Sven Birkerts is an American essayist and literary critic of Latvian ancestry. He is best known for his book The Gutenberg Elegies, which posits a decline in reading due to the overwhelming advances of the Internet and other technologies of the "electronic culture."
Birkerts graduated from Cranbrook School and then from the University of Michigan in 1973. He has taught writing at Harvard University, Emerson College, Amherst College, and most recently at Mount Holyoke College. Birkerts is the Director of the Bennington College Writing Seminars and the editor of AGNI, the literary journal. He now lives in the Boston area, specifically Arlington, Massachusetts, with his wife Lynn, daughter Mara, and son Liam.
His father is noted architect Gunnar Birkerts.
“If anything has changed about my reading over the years, it is that I value the state a book puts me in more that I value the specific contents.”
“We never know, do we, if the future is just more of the present pushed forward, or whether the look and feel, not to mention the fundamental essence of life might not be changing”
“To read, when one does so of one's own free will, is to make a volitional statement, to cast a vote; it is to posit an elsewhere and to set off toward it.”
“What reading does...is keep alive the dangerous and exhilarating idea that life is not sequenced of lived moments, but a destiny.”
“The books that matter to me...are those that galvanize something inside me. I read books to read myself.”
“...a novel for me is a pretext, a way of starting up and sustaining a complicated and many layered inner exchange, a to-and-fro which I long ago discovered that I need in order to locate myself in the world. Reading...keeps the inner realm open, susceptible. Involvement in a book sets things going at a depth. If I cannot sink into some virtual 'other' place or triangulate my experience with that of another, I feel that my life is lacking the shadows and overtones and illusion of added dimension that imagination provides. It feels flat to me.”
“What reading does, ultimately, is keep alive the dangerous and exhilarating idea that a life is not a sequence of lived moments, but a destiny...the time of reading, the time defined by the author's language resonating in the self, is not the world's time, but the soul's. The energies that otherwise tend to stream outward through a thousand channels of distraction are marshaled by the cadences of the prose; they are brought into focus by the fact that it is an ulterior, and entirely new, world that the reader has entered. The free-floating self--the self we diffusely commune with while driving or walking or puttering in the kitchen--is enlisted in the work of bringing the narrative to life. In the process, we are able to shake off the habitual burden of insufficient meaning and flex our deeper natures.”

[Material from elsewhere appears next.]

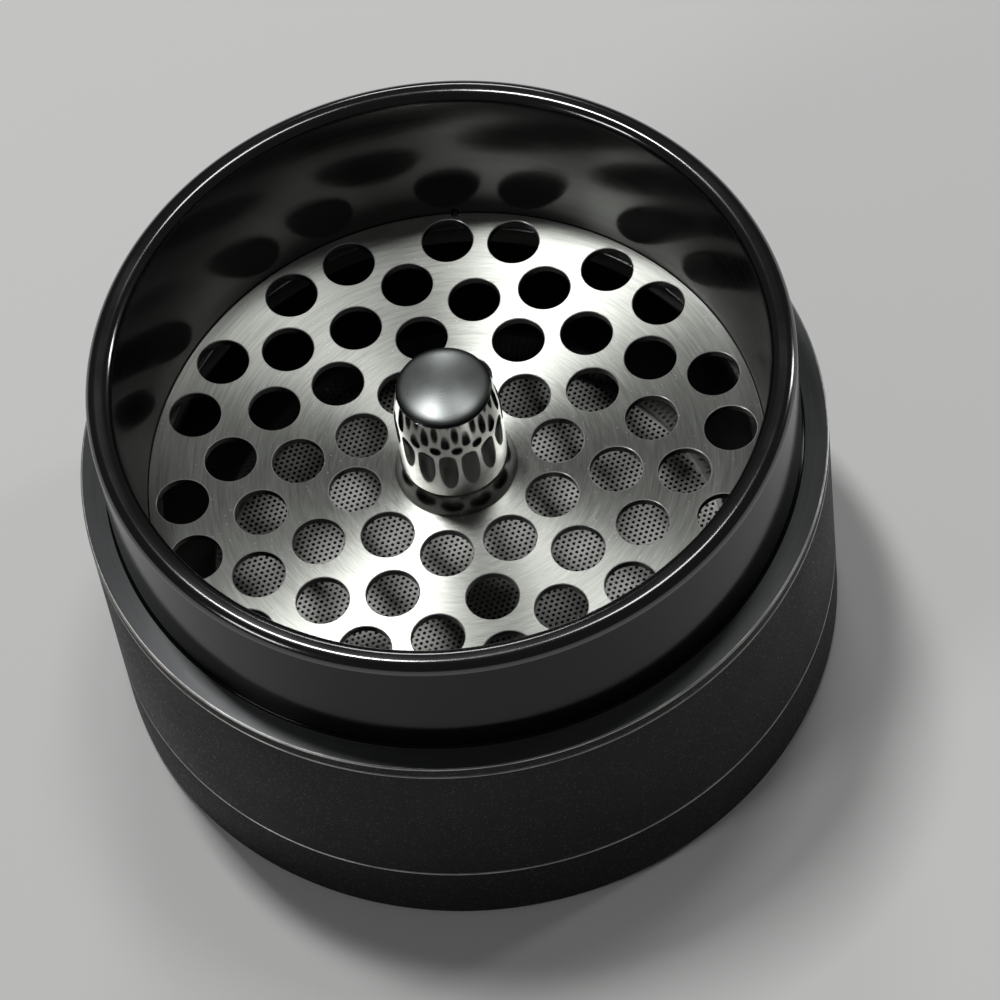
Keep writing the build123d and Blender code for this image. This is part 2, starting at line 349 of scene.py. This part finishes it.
M = {
    "plate": mat_plate(), "edge": mat_edge(), "cap": mat_cap(), "screen": mat_screen(),
    "gloss": mat_black_gloss("black_gloss", 0.5, 1.95, 0.11, 0.16), "inner": mat_black_gloss("black_inner_wall", 0.5, 1.6, 0.13, 0.18), "gloss_out": mat_black_gloss("black_gloss_outer", 0.22, 1.45, 0.10, 0.16),
    "satin": mat_satin_black(), "matte": mat_black_matte(), "seam": mat_seam(),
    "chrome": mat_polished("post_chrome", (0.74, 0.735, 0.72)),
    "collar": mat_polished("collar_steel", (0.17, 0.168, 0.164), 0.15),
    "ringsteel": mat_steel("retaining_steel", (0.46, 0.46, 0.455), 0.3),
    "screw": mat_steel("screw_steel", (0.55, 0.55, 0.54), 0.28),
    "pin": mat_steel("pin_steel", (0.42, 0.42, 0.42), 0.25),
    "magnet": mat_polished("magnet_nickel", (0.66, 0.63, 0.57), 0.12),
    "nylon": mat_nylon(),
}


# ------------------------------------------------------------------ mesh helpers
def finish_mesh(obj, angle=32.0):
    """Smooth shading, with edges sharper than the angle kept crisp."""
    bm = bmesh.new()
    bm.from_mesh(obj.data)
    bmesh.ops.recalc_face_normals(bm, faces=bm.faces)
    lim = math.radians(angle)
    for f in bm.faces:
        f.smooth = True
    for e in bm.edges:
        if len(e.link_faces) == 2:
            e.smooth = e.calc_face_angle(0.0) < lim
    bm.to_mesh(obj.data)
    bm.free()
    return obj


def make(name, verts, faces, mats, index=None):
    me = bpy.data.meshes.new(name)
    me.from_pydata([tuple(v) for v in verts], [], [tuple(f) for f in faces])
    for x in mats:
        me.materials.append(x)
    if index is not None:
        me.polygons.foreach_set("material_index", np.asarray(index, dtype=np.int32))
    me.validate()
    me.update()
    o = bpy.data.objects.new(name, me)
    bpy.context.scene.collection.objects.link(o)
    return o


def outline(points, arc=6):
    """Closed outline with rounded corners. points: (r, z, corner radius, material of the run that follows, optional
    material of the corner's arc).
    """
    n = len(points)
    out = []
    for i, (r, z, fr, mt, *rest) in enumerate(points):
        p = np.array([r, z], float)
        a = np.array(points[i - 1][:2], float)
        b = np.array(points[(i + 1) % n][:2], float)
        if fr <= 0:
            out.append((r, z, mt))
            continue
        u, v = (a - p), (b - p)
        lu, lv = np.linalg.norm(u), np.linalg.norm(v)
        u, v = u / lu, v / lv
        ang = math.acos(max(-1, min(1, float(u @ v))))
        t = min(fr / math.tan(ang / 2), 0.48 * lu if points[i - 1][2] > 0 else 0.98 * lu, 0.48 * lv if points[(i + 1) % n][2] > 0 else 0.98 * lv)
        rad_ = t * math.tan(ang / 2)
        c = p + (u + v) / np.linalg.norm(u + v) * (rad_ / math.sin(ang / 2))
        s, e = p + u * t - c, p + v * t - c
        a0, a1 = math.atan2(s[1], s[0]), math.atan2(e[1], e[0])
        d = (a1 - a0 + math.pi) % (2 * math.pi) - math.pi
        k = max(3, int(arc * (1 + (rad_ > 0.5) * 1.5)))
        edge_mt = rest[0] if rest else mt
        for j in range(k + 1):
            th = a0 + d * j / k
            q = c + rad_ * np.array([math.cos(th), math.sin(th)])
            out.append((q[0], q[1], mt if j == k else edge_mt))
    return out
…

“I read novels to indulge in a concentrated and directed inner activity that parallels -- and thereby tunes up, accentuates -- my own inner life. ”
“Everything in contemporary society discourages interiority. More and more of our exchanges take place via circuits, and in their very nature those interactions are such as to keep us hovering in the virtual now, a place away from ourselves.”
“It is in adolescence that most of us grasp that life--our own life--is a problem to be solved, that a set of personal unknowns must now be factored together with the frightening variables of experience. The future suddenly appears--it is the space upon which the answers will be inscribed.”
“Reading, because we control it, is adaptable to our needs and rhythms. We are free to indulge our subjective associative impulse; the term I coin for this is deep reading: the slow and meditative possession of a book. We don't just read the words, we dream our lives in their vicinity. The printed page becomes a kind of wrought-iron fence we crawl through, returning, once we have wandered, to the very place we started.”
“I often find that a novel, even a well-written and compelling novel, can become a blur to me soon after I've finished reading it. I recollect perfectly the feeling of reading it, the mood I occupied, but I am less sure about the narrative details. It is almost as if the book were, as Wittgenstein said of his propositions, a ladder to be climbed and then discarded after it has served its purpose.”